• [Your objective]: Report every line below that holds the word "this".

Some records:
☆ ☆ ☆ ☆ ☆ ☆ ☆

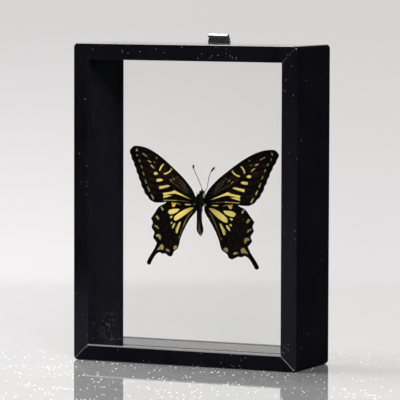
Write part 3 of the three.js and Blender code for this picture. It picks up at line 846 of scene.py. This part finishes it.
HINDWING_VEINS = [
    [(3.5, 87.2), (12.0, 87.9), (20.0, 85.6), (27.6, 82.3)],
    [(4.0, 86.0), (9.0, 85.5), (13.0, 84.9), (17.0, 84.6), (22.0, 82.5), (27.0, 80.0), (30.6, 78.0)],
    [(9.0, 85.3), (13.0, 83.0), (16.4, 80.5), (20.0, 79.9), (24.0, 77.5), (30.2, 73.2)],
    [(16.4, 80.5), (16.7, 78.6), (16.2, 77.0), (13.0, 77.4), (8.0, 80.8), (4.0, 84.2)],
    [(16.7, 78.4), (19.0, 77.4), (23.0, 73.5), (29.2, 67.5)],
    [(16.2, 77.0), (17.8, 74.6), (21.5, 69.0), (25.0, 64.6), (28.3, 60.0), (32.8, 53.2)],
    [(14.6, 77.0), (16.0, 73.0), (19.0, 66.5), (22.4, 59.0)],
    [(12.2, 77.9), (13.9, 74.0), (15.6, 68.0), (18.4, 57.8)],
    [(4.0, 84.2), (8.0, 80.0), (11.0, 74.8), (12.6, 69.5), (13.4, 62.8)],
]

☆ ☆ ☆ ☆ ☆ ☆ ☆

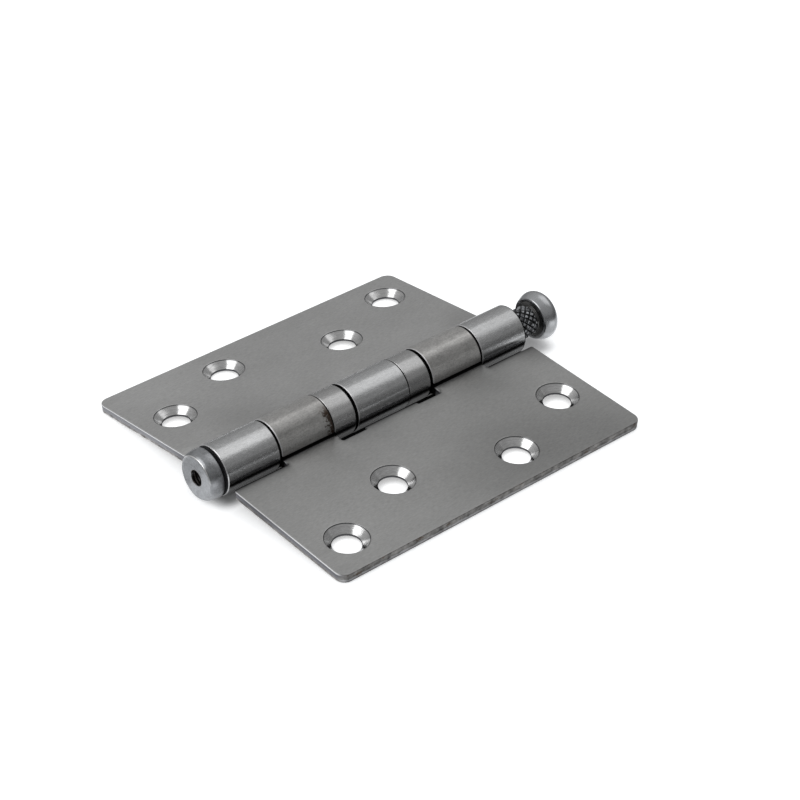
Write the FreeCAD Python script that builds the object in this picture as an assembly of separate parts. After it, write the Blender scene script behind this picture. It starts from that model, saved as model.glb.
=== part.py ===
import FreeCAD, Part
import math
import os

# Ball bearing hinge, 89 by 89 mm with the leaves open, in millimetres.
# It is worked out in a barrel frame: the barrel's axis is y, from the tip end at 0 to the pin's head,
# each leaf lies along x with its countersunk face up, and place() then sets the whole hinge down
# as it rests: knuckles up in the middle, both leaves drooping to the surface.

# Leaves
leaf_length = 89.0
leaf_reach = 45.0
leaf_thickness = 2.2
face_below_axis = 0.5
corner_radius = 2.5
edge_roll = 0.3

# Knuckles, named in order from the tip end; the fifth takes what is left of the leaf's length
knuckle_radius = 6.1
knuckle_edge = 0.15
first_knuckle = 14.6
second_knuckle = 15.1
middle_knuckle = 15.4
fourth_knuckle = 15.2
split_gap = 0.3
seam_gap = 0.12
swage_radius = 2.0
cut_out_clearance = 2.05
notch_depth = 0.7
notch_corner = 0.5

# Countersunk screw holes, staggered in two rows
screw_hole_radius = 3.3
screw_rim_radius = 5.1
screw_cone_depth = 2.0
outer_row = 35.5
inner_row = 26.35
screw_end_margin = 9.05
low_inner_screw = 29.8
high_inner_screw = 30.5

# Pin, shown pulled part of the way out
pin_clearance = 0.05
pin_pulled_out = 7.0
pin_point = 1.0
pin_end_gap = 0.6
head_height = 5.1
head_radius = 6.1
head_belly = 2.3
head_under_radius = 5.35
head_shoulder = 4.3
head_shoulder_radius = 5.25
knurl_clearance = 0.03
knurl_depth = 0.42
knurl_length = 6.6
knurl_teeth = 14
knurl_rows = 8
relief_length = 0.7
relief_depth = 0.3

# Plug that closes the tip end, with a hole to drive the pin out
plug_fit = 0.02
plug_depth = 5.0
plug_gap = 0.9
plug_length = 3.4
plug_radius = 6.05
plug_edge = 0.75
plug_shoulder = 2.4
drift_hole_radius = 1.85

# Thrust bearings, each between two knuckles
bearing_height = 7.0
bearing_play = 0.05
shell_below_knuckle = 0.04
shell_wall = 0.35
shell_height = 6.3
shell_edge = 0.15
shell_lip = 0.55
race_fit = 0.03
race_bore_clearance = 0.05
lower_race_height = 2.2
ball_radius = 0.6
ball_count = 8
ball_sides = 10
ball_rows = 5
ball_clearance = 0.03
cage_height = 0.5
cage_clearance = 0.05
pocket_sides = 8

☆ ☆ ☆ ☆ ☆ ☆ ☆

• [Response to the exercise]:
Write part 3 of the three.js and Blender code for this picture. It picks up at line 846 of scene.py. This part finishes it.
Write the FreeCAD Python script that builds the object in this picture as an assembly of separate parts. After it, write the Blender scene script behind this picture. It starts from that model, saved as model.glb.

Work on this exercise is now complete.